Reopening colleges and universities will be a delicate balancing act of risk and reward. Compared to virtual classes, in-person classes enhance learning through face-to-face interactions and access university resources like labs, computers and advisors, but they risk causing serious spikes in new coronavirus cases. With the start of the fall semester quickly approaching, the University System of Georgia will need to come to a clear answer on just how much risk it is willing to accept before it would move classes online again.
Whether we want to admit it or not, we all take risks in our everyday lives that endanger ourselves and others. When we go for a walk on the sidewalk with a friend, we risk getting hit by a bad driver or getting mugged.
We walk on the sidewalk knowing that the risk is very low, but that doesn’t mean we are willing to mosey through a busy intersection. We’re more careful there because the chance of being hit by a speeding car is too great.
In this regard, the coronavirus pandemic is no different. It’s easy enough to proclaim that even one person getting sick is too many, but in practice, that’s not really true. If the risk of a serious outbreak was low, we’d tolerate it. Put another way, if the coronavirus infected only 100 Americans a day and killed one a week, very few leaders would seriously consider shutting everything down.
Take South Korea, for example. The South Korean government was able to quickly control the virus, so the country hardly missed a beat. To date, South Korea has only had 13,244 coronavirus cases, according to John Hopkins University. For comparison, the state of Georgia, despite a much smaller population, reported 19,179 cases in the past week. Not shutting down will certainly lead to more cases, but to South Korea, a shut down was not worth it because the risk of a serious outbreak is very low.
That’s certainly not the case in the United States, where recent days have brought new records in single-day cases. The worsening situation has forced government leaders across the states to reexamine the risks they are willing to take, and in some cases, reverse their reopening plans.

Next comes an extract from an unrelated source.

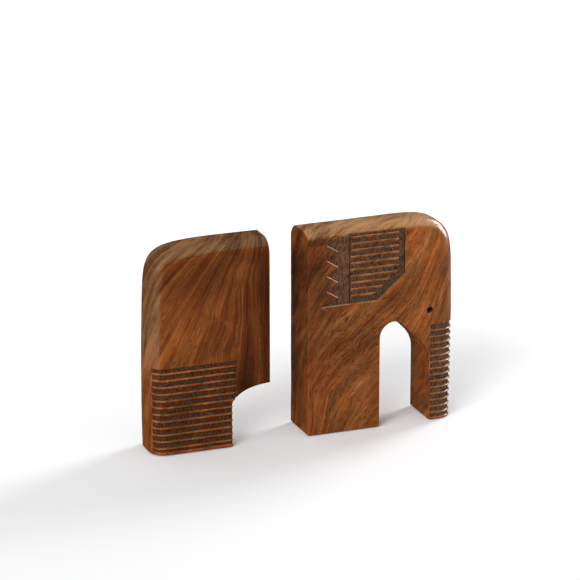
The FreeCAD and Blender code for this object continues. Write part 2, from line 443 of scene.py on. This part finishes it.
def rear_grain(points):
    """Grain coordinates of the rear half, in millimetres: across, thickness, along.  The streaks
    fan out from a point above the cut, so they are steep by the belly and flatter at the rump."""
    x = points[:, 0] + 4 * noise(points, (60, 45, 60), 11) - REAR_FAN_X
    z = points[:, 2] + 4 * noise(points, (60, 45, 60), 12) - REAR_FAN_Z
    across = REAR_FAN_SCALE * np.arctan2(-x, -z)
    along = np.hypot(x, z)
    return np.stack([across + points[:, 1], points[:, 1], along], 1)


def rear_tone(points):
    """Light and dark areas of the rear half, from about -1 to 1."""
    out, up = rear_places(points)
    belly = (1 - smoothstep(4, 46, out)) * (1 - smoothstep(80, 190, up))
    shoulder = (1 - smoothstep(20, 50, out)) * smoothstep(90, 130, up)
    rump = smoothstep(88, 94, out) * (0.25 - 0.7 * smoothstep(60, 110, up))
    return add_patches(rump - 1.05 * belly - 0.5 * shoulder, out, up, REAR_TONES)


def rear_painted_sheen(points, normals):
    """Painted sheen, a greyish tan that stands for reflections: on the top, and on the rounded outer
    side, more of it higher up.
    """
    up = points[:, 2] - PAD_THICKNESS + 8 * noise(points, (12, 12, 40), 51)
    side = smoothstep(0.4, 0.6, -normals[:, 0]) * (0.15 + 0.6 * smoothstep(45, 105, up))
    return np.maximum(0.9 * smoothstep(0.42, 0.62, normals[:, 2]), side)


# How the front half is worked, stained and worn, and its painted sheen, light and shade

def front_carving(points, depth):
    """The stained floors of the front half.  The plain part of the ear takes less stain."""
    out = front_places(points)[0]
    sunk = depth_in_side(points)
    plain = 0.8 * (out < EAR_STEP) * carved_floor(sunk, EAR_PLAIN_DEPTH)
    ribbed = (out >= EAR_STEP) * carved_floor(sunk, EAR_RIBBED_DEPTH)
    ear = ear_panel(points) * smoothstep(0.05, 0.3, depth) * np.maximum(plain, ribbed)
    return np.maximum(trunk_band(points) * carved_floor(depth, BAND_DEPTH), ear)


def eye_painted_shade(points, normals):
    """Painted shade inside the eye holes, with a little painted light on the wall that faces up and
    back.
    """
    out, up = front_places(points)
    sunk = depth_in_side(points)
    from_eye = np.hypot(out - EYE_OUT, up - EYE_UP)
    lit = smoothstep(0.1, 0.8, 0.7 * normals[:, 2] - 0.7 * normals[:, 0]) * (sunk < 3.5)
    inside = (sunk > 0.4) * (1 - smoothstep(EYE_RADIUS, EYE_RADIUS + 0.4, from_eye))
    return inside * (1 - 0.35 * lit)


def ear_painted_shade(points, normals, depth):
    """Painted shade on the ear's front walls, and painted shadow in the strip beside its ribs and
    along its step.
    """
    out, up = front_places(points)
    sunk = depth_in_side(points)
    strip_start = EAR_FRONT - EAR_STRIP
    beyond_step = ear_panel(points) * (out > EAR_STEP + 1) * smoothstep(0.15, 0.4, depth)
    wall = beyond_step * smoothstep(0.3, 0.6, -normals[:, 0]) * (out > EAR_FRONT - 28)
    slant = out - EAR_SLANT_START - (up - EAR_BOTTOM)
    strip = np.maximum(smoothstep(strip_start - 0.3, strip_start + 0.3, out),
                       smoothstep(0, 0.7, slant))
    strip = beyond_step * smoothstep(1.8, 2.1, sunk) * strip
    step = ear_panel(points) * (sunk > 1.5) * bell(out, EAR_STEP, 0.6)
    return np.maximum.reduce([0.85 * wall, 0.1 * strip, 0.75 * step])


def front_shade_and_darkening(points, normals, depth):
    """Painted shade in the eyes and on the ear, and a darkening along the rounding of the back above
    the ear.
    """
    out, up = front_places(points)
    slope = normals[:, 2]
    above = smoothstep(0.05, 0.2, slope) * (1 - smoothstep(0.45, 0.62, slope))
    above = above * smoothstep(140, 150, up) * (1 - smoothstep(EAR_FRONT, EAR_FRONT + 6, out))
    ear = ear_painted_shade(points, normals, depth)
    return np.maximum.reduce([eye_painted_shade(points, normals), ear, 0.45 * above])


def front_lit_dusty_teeth(points, normals, depth):
    """Painted light, with some dust, on the walls of the ear's teeth that face upwards."""
    out, up = front_places(points)
    teeth = ear_panel(points) * (out < EAR_STEP - 1)
    teeth = teeth * (0.3 + 0.7 * smoothstep(EAR_BOTTOM + 1, EAR_BOTTOM + 3, up))
    return teeth * (depth > 0.02) * (depth < 1.35) * smoothstep(0.12, 0.35, normals[:, 2])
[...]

USG, too, will have to grapple with these questions. To some extent, they already have. Originally, they planned to only encourage students, staff and faculty to wear masks. A surge in cases in the state and across the country, along with intense backlash from professors and students, forced USG to reverse course and mandate masks.
Georgia’s colleges will need to figure out how much risk they are willing to tolerate from the coronavirus too. Would they risk 1,000 students or staff members getting sick? Would 10,000 need to be infected?
Maybe USG does not care at all about cases and will only worry about deaths. Although younger students are at low risk of dying from the coronavirus, their older professors could develop serious complications. Would the death of one student or staff member be too many? Or would the university allow up to 50 deaths? Do those infections and deaths have to come from the USG community, or does USG also care about the parents, spouses and children of its students and staff?
USG may have already thought through all of these questions. I hope they have. If they have not, however, they better do so soon. The fall semester starts in August, and USG’s decisions will have serious ramifications for the communities of 26 colleges and the entire state of Georgia.